I have three tables guestbook, users, and user_likes. I am trying to write a SQL statement that will return the user name and first name from users, post content, post date, post id from guestbook, and a third column likes which is the total number of times that post id from guestbook appears in the user_likes table. It should only return posts which are of type standard and should order the rows by ascending post date.
Sample data:
CREATE TABLE users
(`user_id` int, `user_first` varchar(6), `user_last` varchar(7),
`user_email` varchar(26), `user_uname` varchar(6))
;
INSERT INTO users
(`user_id`, `user_first`, `user_last`, `user_email`, `user_uname`)
VALUES
(0, 'Bob', 'Abc', 'email#example.com', 'user1'),
(13, 'Larry', 'Abc', 'email#example.com', 'user2'),
(15, 'Noel', 'Abc', 'email#example.com', 'user3'),
(16, 'Kate', 'Abc', 'email#example.com', 'user4'),
(17, 'Walter', 'Sobchak', 'walter.sobchak#shabbus.com', 'Walter'),
(18, 'Jae', 'Abc', 'email#example.com', 'user5')
;
CREATE TABLE user_likes
(`user_id` int, `post_id` int, `like_id` int)
;
INSERT INTO user_likes
(`user_id`, `post_id`, `like_id`)
VALUES
(0, 23, 1),
(0, 41, 2),
(13, 23, 7)
;
CREATE TABLE guestbook
(`post_id` int, `user_id` int, `post_date` datetime,
`post_content` varchar(27), `post_type` varchar(8),
`post_level` int, `post_parent` varchar(4))
;
INSERT INTO guestbook
(`post_id`, `user_id`, `post_date`, `post_content`,
`post_type`, `post_level`, `post_parent`)
VALUES
(2, 0, '2018-12-15 20:32:40', 'test1', 'testing', 0, NULL),
(8, 0, '2018-12-16 14:06:40', 'test2', 'testing', 0, NULL),
(9, 13, '2018-12-16 15:47:55', 'test4', 'testing', 0, NULL),
(23, 0, '2018-12-25 17:59:46', 'Merry Christmas!', 'standard', 0, NULL),
(39, 16, '2018-12-26 00:28:04', 'Hello!', 'standard', 0, NULL),
(40, 15, '2019-01-27 00:46:12', 'Hello 2', 'standard', 0, NULL),
(41, 18, '2019-02-25 00:44:35', 'What are you doing?', 'standard', 0, NULL)
;
I tried a whole bunch of convoluted statements involving count and couldn't get what I wanted. Through what seems like dumb luck I stumbled into creating this statement which appears to be giving me what I want.
SELECT
u.user_uname, u.user_first, g.post_id, g.post_date,
g.post_content, count(user_likes.post_id) AS likes
FROM
users AS u, guestbook AS g
LEFT JOIN
user_likes on g.post_id=user_likes.post_id
WHERE
u.user_id=g.user_id AND g.post_type='standard'
GROUP BY
g.post_id
ORDER BY
g.post_date ASC;
Question:
Why does this count function appear to work?

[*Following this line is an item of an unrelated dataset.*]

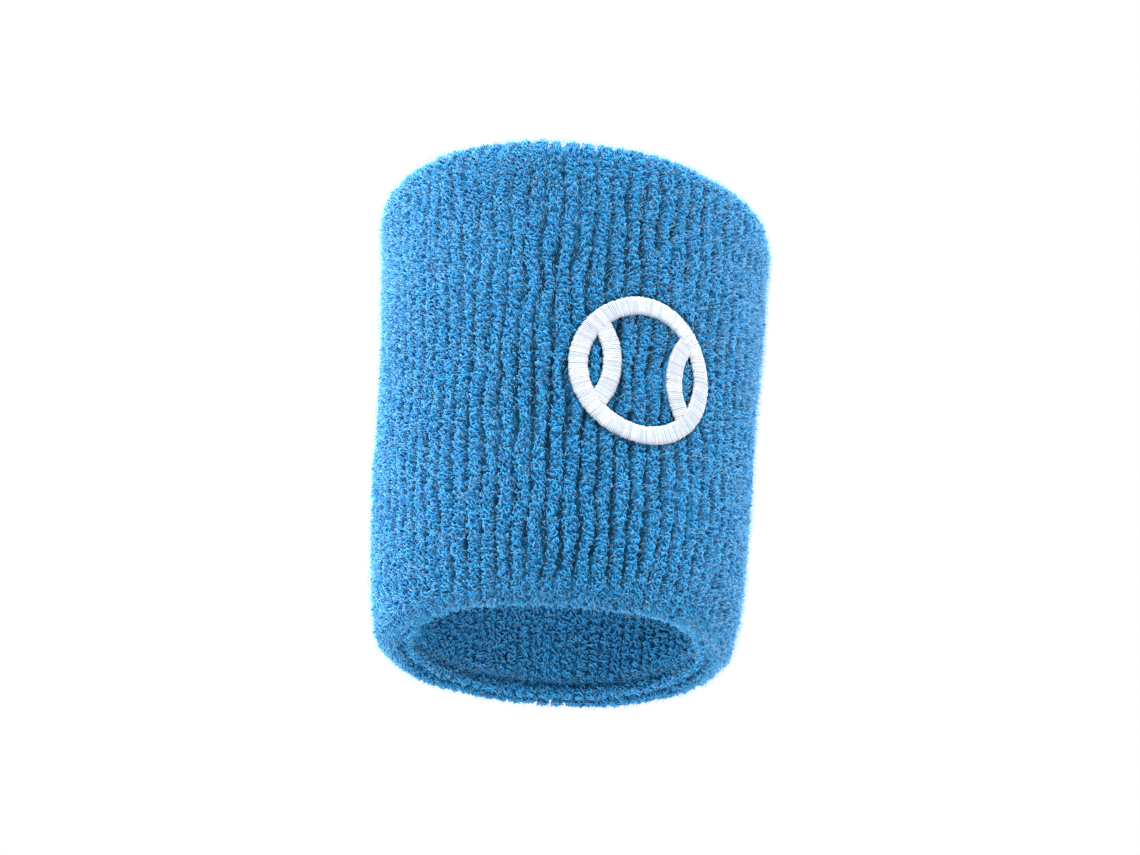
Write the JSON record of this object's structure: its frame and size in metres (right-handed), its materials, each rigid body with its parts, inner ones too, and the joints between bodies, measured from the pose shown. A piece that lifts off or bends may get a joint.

The count function that I was able to get working is this, but it only works for hard coded post_id values.
SELECT COUNT(CASE post_id WHEN 23 THEN 1 ELSE null END) FROM user_likes;
When I try to match the post_id from guestbook table by changing to this I get an incorrect value which appears to be the whole table of user_likes.
SELECT COUNT(case when guestbook.post_id=user_likes.post_id then 1 else null end) FROM guestbook, user_likes;
Adding a GROUP BY guestbook.post_id to the end gets me closer, but now I need to figure out how to combine that with my original select statement.
+----------------------------------------------------------------------------+
| COUNT(case when guestbook.post_id=user_likes.post_id then 1 else null end) |
+----------------------------------------------------------------------------+
| 0 |
| 0 |
| 0 |
| 2 |
| 0 |
| 0 |
| 1 |
+----------------------------------------------------------------------------+
This is the output I want, which I am getting. I just don't trust that my statement is reliable or correct.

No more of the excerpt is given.